Textbook

The min-max extremes strategy is one of the most useful timesaving strategies you can use in the GRE. The essence of the strategy is to find only the minimum and maximum possible values (i.e., the *extreme* values), instead of spending precious time solving for all the possible values.

This strategy is relevant for quantitative comparison questions as well as multiple-choice questions. The approach is similar, and we’ll walk through examples for both.

Consider this example:

A square has a double-digit perimeter that is also a multiple of 4.

Quantity A: The area of the square

Quantity B: 600

There are a few hints that the min-max strategy will be effective:

- We have one unknown value (Quantity A) and one known value (Quantity B)
- The unknown value is based on a set of constraints

Applying the min-max strategy is simple for quantity comparison questions:

- Determine the minimum for the unknown value
- Determine the maximum for the unknown value
- Compare the minimum and maximum extremes, together, to the known value
- If Quantity B is less than
*both*the Quantity A extremes, the answer is A - If Quantity B is greater than
*both*the Quantity A extremes, the answer is B - If Quantity B is the same as
*both*the Quantity A extremes, the answer is C - If Quantity B is within the Quantity A extremes, the answer is D

- If Quantity B is less than

Keep in mind that there will be many other possible values of Quantity A aside from the minimum and maximum extremes! Nonetheless, because this is a quant comparison question, it’s only the minimum and maximum extremes that matter, since only these two values are relevant to determine which quantity must be greater.

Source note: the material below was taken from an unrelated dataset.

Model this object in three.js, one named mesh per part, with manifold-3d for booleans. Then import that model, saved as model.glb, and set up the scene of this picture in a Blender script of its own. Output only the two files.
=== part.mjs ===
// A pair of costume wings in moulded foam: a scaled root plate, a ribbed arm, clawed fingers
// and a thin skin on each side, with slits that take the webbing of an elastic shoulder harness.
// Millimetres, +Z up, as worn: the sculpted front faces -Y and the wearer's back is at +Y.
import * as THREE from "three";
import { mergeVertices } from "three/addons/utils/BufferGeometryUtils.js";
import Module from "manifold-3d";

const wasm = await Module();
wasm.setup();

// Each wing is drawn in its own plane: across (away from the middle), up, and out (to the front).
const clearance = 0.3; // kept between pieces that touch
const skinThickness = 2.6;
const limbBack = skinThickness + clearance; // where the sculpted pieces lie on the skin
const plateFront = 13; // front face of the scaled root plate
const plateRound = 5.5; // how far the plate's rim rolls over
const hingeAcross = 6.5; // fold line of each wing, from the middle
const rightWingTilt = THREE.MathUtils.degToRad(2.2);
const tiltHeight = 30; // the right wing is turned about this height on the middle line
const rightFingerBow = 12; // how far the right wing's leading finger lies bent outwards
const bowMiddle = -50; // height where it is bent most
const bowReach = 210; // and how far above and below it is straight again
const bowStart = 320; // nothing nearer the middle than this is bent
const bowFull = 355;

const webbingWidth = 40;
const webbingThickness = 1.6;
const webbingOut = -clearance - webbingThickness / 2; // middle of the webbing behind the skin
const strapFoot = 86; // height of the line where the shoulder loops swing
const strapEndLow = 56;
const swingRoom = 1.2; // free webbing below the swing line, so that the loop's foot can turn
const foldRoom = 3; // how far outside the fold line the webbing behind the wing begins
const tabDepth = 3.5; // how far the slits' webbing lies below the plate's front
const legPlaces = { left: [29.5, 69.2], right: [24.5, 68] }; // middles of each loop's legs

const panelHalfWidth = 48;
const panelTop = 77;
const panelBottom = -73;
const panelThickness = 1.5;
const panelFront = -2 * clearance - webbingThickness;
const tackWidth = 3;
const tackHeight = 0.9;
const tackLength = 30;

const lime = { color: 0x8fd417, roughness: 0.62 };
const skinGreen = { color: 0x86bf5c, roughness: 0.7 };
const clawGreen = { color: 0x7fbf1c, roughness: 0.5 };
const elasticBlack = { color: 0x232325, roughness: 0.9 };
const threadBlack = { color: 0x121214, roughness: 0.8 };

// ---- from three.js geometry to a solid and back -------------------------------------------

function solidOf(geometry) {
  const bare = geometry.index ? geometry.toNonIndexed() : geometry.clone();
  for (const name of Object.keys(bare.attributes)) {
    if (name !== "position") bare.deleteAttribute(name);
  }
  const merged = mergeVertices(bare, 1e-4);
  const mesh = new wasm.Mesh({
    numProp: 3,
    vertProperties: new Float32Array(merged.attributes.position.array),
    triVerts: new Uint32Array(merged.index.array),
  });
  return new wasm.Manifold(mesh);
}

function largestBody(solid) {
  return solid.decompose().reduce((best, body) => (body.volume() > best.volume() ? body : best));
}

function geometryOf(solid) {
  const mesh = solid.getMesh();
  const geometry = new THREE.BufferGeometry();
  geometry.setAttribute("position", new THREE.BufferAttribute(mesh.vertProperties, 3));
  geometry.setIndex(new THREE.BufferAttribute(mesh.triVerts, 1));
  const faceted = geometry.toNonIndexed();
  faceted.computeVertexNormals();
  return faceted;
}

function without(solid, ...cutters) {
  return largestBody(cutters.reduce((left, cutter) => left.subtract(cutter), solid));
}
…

Let’s solve the example fully:

A square has a double-digit perimeter that is also a multiple of 4.

Quantity A: The area of the square

Quantity B: 600

Find the maximum and minimum possible values for Quantity A, and then solve the question.

(spoiler)

Answer: Quantity B is greater

We can solve for the maximum area using the maximum perimeter. The maximum double-digit perimeter that is also a multiple of 4 is 96. Since this is a square, each side will have a length of $96/4=24$, and the area will be $24∗24=576$.

We could stop right here and choose B as the answer, since if the maximum value for Quantity A is already less than Quantity B. The minimum value might be the same or less than the maximum value, but (obviously) it won’t be greater.

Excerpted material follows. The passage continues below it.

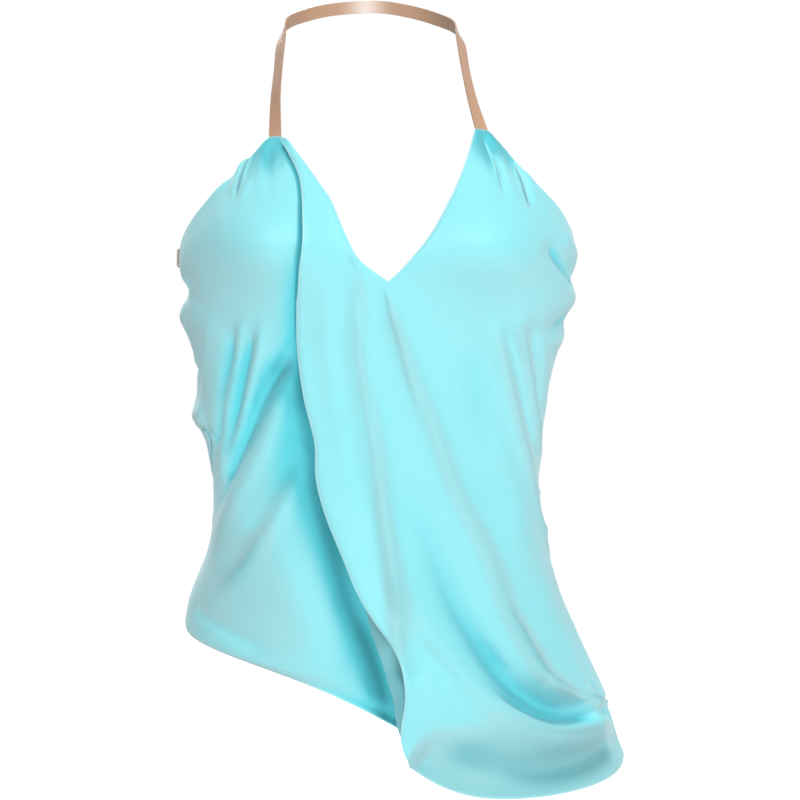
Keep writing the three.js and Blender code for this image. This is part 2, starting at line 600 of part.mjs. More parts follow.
function neckTape() {
  const behind = -(CLOTH_WALL + TAPE.wall) / 2 - STACK_GAP;
  const sewnEnd = ([x, ...heights], turn) =>
    heights.map((z) => {
      const places = [-0.5, 0, 0.5].map((side) => ({ deg: degAt(x + turn * side * TAPE.neckWidth, z), z }));
      return clothCrossing(places, behind);
    });
  const free = NECK_TAPE.map((row, i) => freeCrossing(NECK_TAPE, i, TAPE.neckWidth));
  const crossings = [...sewnEnd(NECK_TAPE_ENDS.right, -1), ...free, ...sewnEnd(NECK_TAPE_ENDS.left, 1)];
  return tapeMesh("neck_tape", crossings, TAPE.neckSteps);
}

function backTape() {
  const crossings = BACK_TAPE.map(({ deg, z, lift }) => {
    const places = [-0.5, 0, 0.5].map((side) => ({ deg, z: z + side * TAPE.backWidth }));
    return clothCrossing(places, lift);
  });
  return tapeMesh("back_tape", crossings, TAPE.backSteps);
}

const top = new THREE.Group();
top.add(rightFront(), leftFront(), reversFacing(), lowBack(), neckTape(), backTape());
top.position.set(-NAPE.x, -NAPE.y, -NAPE.z);

const garment = new THREE.Group();
garment.add(top);
export default garment;
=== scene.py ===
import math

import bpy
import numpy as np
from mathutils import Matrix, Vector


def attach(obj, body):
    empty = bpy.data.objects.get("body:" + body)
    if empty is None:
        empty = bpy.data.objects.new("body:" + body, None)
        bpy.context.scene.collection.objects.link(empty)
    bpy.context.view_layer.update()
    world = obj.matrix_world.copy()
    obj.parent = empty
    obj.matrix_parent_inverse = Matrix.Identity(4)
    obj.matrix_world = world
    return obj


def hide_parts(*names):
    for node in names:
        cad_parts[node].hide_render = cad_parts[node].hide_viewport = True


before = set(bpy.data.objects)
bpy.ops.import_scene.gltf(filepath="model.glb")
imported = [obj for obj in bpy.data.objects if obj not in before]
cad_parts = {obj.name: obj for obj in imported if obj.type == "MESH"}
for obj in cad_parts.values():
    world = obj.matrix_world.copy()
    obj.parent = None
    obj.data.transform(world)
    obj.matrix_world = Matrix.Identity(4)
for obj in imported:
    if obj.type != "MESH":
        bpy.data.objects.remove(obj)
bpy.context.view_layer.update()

# Halter neck top in thin aqua satin, hung on the hollow form of a body, with nobody in it.
# Two cups hang from a nude neck tape, the wearer's left front crosses over the right one and ends in
# a draped revers and a swag at the left hip, the back is bare with one tape across it, and a low
# back panel closes the hips. Tables are in millimetres from the middle of the shoulders, with +Z up
# and the wearer facing -Y; finished pieces are in metres from the inner face of the tape at the nape.

# The middle of the nape, how square the hollow form is, and the radius that lays cloth out flat.
NAPE = np.array([0.0, 52.0, 4.5])
MILLIMETRE = 0.001
SECTION_POWER = 2.3
CLOTH_RADIUS = 110.0

# Walls, gaps, and the tapes: their widths, how fine their meshes are, and how far the sewn ends of
# the neck tape lie behind the cloth.
CLOTH_WALL = 0.8
SEWN_GAP = 0.15
MERGED_WITHIN = 0.02
SMOOTH_ANGLE = 55
TAPE = {"wall": 1.0, "neck": 9.6, "back": 12.0, "neck_steps": 300, "back_steps": 280, "columns": 8,
        "behind": 1.7}

# Columns of each panel's mesh, and its rows for each row of cloth.
COLUMNS = {"right_front": 96, "revers": 55, "left_cup": 85, "back": 168}
ROW_FINENESS = 5

# What a mesh carries: its flat shape, the shade its folds paint into its colour, below 0 in a hollow
# and above 0 where cloth turns away, and the painted highlight along its rim. The neck tape has its
# painted highlight at the nape.
CLOTH_MAP = "cloth"
PAINTED_SHADING_MAP = "painted_shading"
PAINTED_HIGHLIGHT_MAP = "rim"
PAINTED_SHADING_RANGE = -20.0, 14.0
PAINTED_HIGHLIGHT_WIDTH = 1.0
NAPE_PAINTED_HIGHLIGHT = {"x": -9.0, "reach": 12.0, "behind": (20.0, 40.0)}

# A turned edge, a puckered seam, and the facing beside the revers, which is painted in shade all over by
# its last number.
ROLL = {"swell": 0.25, "swell_at": 4.0, "swell_width": 3.0, "turn": 1.0, "turn_width": 1.2}
PUCKER = {"ripple": 0.22, "ripple_at": 4.0, "ripple_width": 4.5, "valley": 0.9, "valley_width": 2.0,
          "pitch": 1.7, "wander": 2.0, "wander_pitch": 9.0, "rest_pitch": 23.0, "rest_phase": 1.0}
FACING = {"rows": (41, 55), "columns": 15, "reach": 13.0, "depth": 7.0, "behind": 1.7, "painted_shading": 12.0}

# Steps for the form's slope, and the share of its half width that counts as the side line.
ANGLE_STEP = 0.5
HEIGHT_STEP = 1.0
SIDE_LINE = 0.9999

# Steps between two points of a fold's path, how early the fold starts to rise, as a share of its
# fade, and the widths past which it is left out.
PATH_STEPS = 8
FADE_START = -0.3
FOLD_REACH = 4

# Rows past a panel's top and its hem, and how many rows a rolled or puckered edge fades over.
ABOVE_TOP = -20
BELOW_HEM = 9999
ROW_FADE = 6
V_FADE = 10

# Patterns of the two weaves, in repeats a metre across and along, and their relief in metres.
SATIN = {"slubs": (2600, 90, 1), "floats": (3000, 700, 1), "weft": (120, 2200, 1), "mottle": 16.0,
         "handling": 60.0, "handling_stretch": (1, 0.45, 1), "handling_turn": 0.5, "relief": 0.00006}
WEBBING = {"ribs": 320.0, "picks": 420.0, "mottle": (60, 14, 1), "relief": 0.00012}

# Colours by their sRGB numbers. The aqua's two tones vary at random with the weave, its rim colour is
# a painted highlight along the rolled edges, and the nude's shine is a painted highlight at the nape.
# Each stage of painted shade runs from one value to another, and has a colour and a share of metal,
# which gives satin in the painted shade its coloured gloss: hollows darker and more saturated, ridges
# greyer, and cloth that turns away darker.
AQUA = {"dark": (97, 209, 219), "light": (108, 218, 227), "rim": (172, 236, 242),
        "sheen": (245, 250, 252)}
NUDE = {"dark": (174, 134, 105), "light": (198, 159, 132), "painted_highlight": (250, 236, 226)}
PAINTED_SHADING_STAGES = {
    "hollow": (-0.6, -8.0, (46, 192, 204), 0.75),
    "deep hollow": (-9.0, -20.0, (32, 144, 156), 0.25),
    "greyed": (0.8, 5.0, (112, 198, 205), 0.0),
    "turned away": (3.5, 13.0, (56, 160, 169), 0.5),
}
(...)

For completeness, we’ll double-check the minimum value. The minimum double-digit perimeter that is a multiple of 4 is 12. Each side will have a length of $12/4=3$, and the area will be only $3∗3=9$.

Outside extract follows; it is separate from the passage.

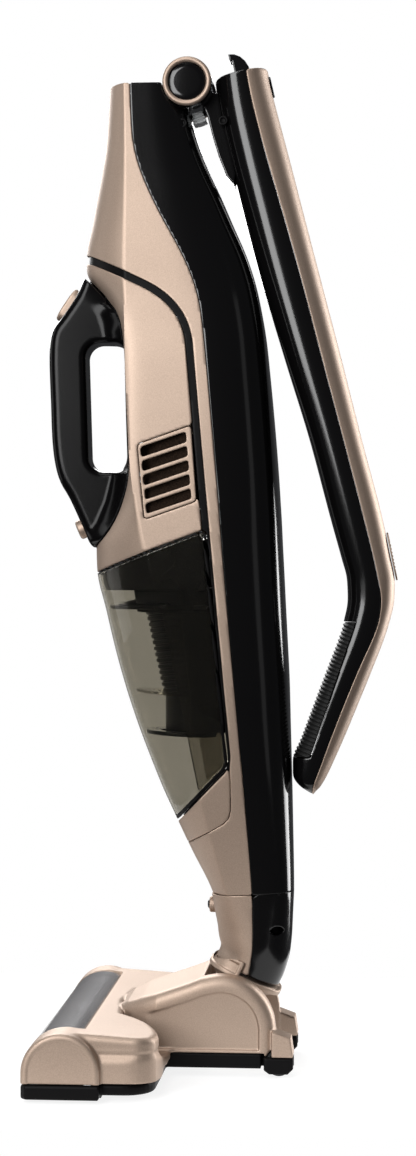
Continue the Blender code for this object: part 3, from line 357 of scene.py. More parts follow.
# ---- outline of the stick, hand vacuum and cup --------------------------------------------------------
STICK_BOTTOM, STICK_TOP, NECK_TOP = 113.65, 643.0, 113.35
SEAM_RISE = 0.045                   # rise of the seam between stick and neck per mm towards the back
SEAM_GAP = 0.12                     # half the gap between a painted shell and its black neighbour
HINGE = (-21.4, 643.0)              # the handle's fold axis (y, z)
FACE_ANGLE = math.radians(12.0)     # slope of the handle's end face
BODY = (                            # z, front y, back y, half width
    (113.5, -6.3, 47.2, 27.0), (121, -9.5, 47.2, 28.0), (135, -17.0, 47.0, 30.2),
    (150, -24.5, 46.7, 32.6), (165, -31.5, 46.4, 35.0), (180, -38.5, 46.1, 37.4),
    (200, -46.7, 45.6, 40.3), (225, -56.2, 44.9, 43.0), (250, -64.4, 44.3, 45.0),
    (275, -71.3, 43.1, 46.0), (300, -77.2, 41.8, 46.5), (325, -83.0, 40.6, 46.5),
    (344, -83.5, 39.6, 46.5), (356, -77.0, 39.1, 46.4), (370, -69.0, 38.2, 46.3),
    (385, -64.0, 37.3, 46.2), (400, -62.5, 36.2, 46.0), (430, -62.8, 33.7, 45.0),
    (460, -63.5, 30.8, 43.5), (475, -64.5, 29.3, 42.2), (487, -67.5, 27.5, 41.0),
    (497, -72.5, 25.6, 40.0), (506, -79.0, 23.9, 39.0), (514, -86.0, 22.0, 38.0),
    (522, -90.3, 19.6, 37.0), (534, -90.0, 15.4, 35.5), (553, -86.2, 6.9, 33.0),
    (570, -83.0, -0.2, 31.0), (586, -80.0, -7.9, 29.0), (605, -77.0, -15.5, 27.0),
    (625, -75.5, -21.2, 25.5), (643, -74.5, -24.5, 24.5),
)
CREASE = (                          # z, y of the crease between side and front facet
    (100, 8.5), (113, 5.0), (150, -5.0), (184, -14.0), (219, -21.0), (285, -35.0), (330, -45.0), (351, -50.0),
    (383, -55.6), (425, -58.5), (469, -60.2), (530, -61.5), (570, -61.5), (635, -62.5), (655, -63.0),
)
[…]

Quantity B is greater than both Quantity A’s maximum (575) and minimum (9) values. It follows that in every case, Quantity B will be greater than Quantity A.

This strategy is also useful for the *select all that apply* multiple-choice questions. Simply solve for the minimum and maximum possible values, and then select those choices and any others that fall within the range. This can save a lot of time, since logically, anything within the range is guaranteed to be correct (*but see the caveat below*). This is only relevant for questions with numeric answers in ascending order - it typically won’t be helpful if the choices include variables or are shuffled.

Here’s an example question:

A pizza shop delivers pizza to its customers. On Saturday, more than two-fifths of the orders were delivered late because of traffic. On Sunday, only one out of ten orders were delivered late. How many deliveries might have been late if there were a total of 65 deliveries over the weekend?

Select all that apply.A. 8

B. 9

C. 26

D. 56

E. 65

Try applying the min-max strategy for this question!

(spoiler)

Answers: B, C, D

Let’s find the maximum first. This question states that more than two-fifths of orders were late deliveries on Saturday, and only one out of 10 were late on Sunday. We have 65 total orders to work with, and since 2/5 is greater than 1/10, we want to allocate as few as possible into the 1/10 bucket to maximize the number of late deliveries. This would mean we have only 10 deliveries (including 1 late) on Sunday, and the other 55 happened on Saturday. Next, we want to maximize the “more than two-fifths late” portion. The maximum value for this, to the customers’ dismay, means all 55 orders were late. In total, the maximum extreme is 56 late orders.

Finding the minimum uses nearly the same approach. We want to allocate as many of the 65 orders as possible into the 1/10 bucket, which is 6 out of 60. This leaves us with 5 orders on Saturday, of which *more than two-fifths are late*. The smallest amount that fits the constraint is 3, giving us a minimum of $6+3=9$ late orders.

With a minimum extreme of 9 and a maximum extreme of 56, we just choose all choices that are equal to or within that range: 9, 26, and 56.

Note how one of the incorrect answers was just below the minimum extreme! ETS likes to include choices that are right near the edge to ensure you’re reading carefully. If you went a little too fast and mistakenly read the question as *at least two-fifths are late* instead of *more than two-fifths are late*, you would have ended up including the incorrect choice of 8.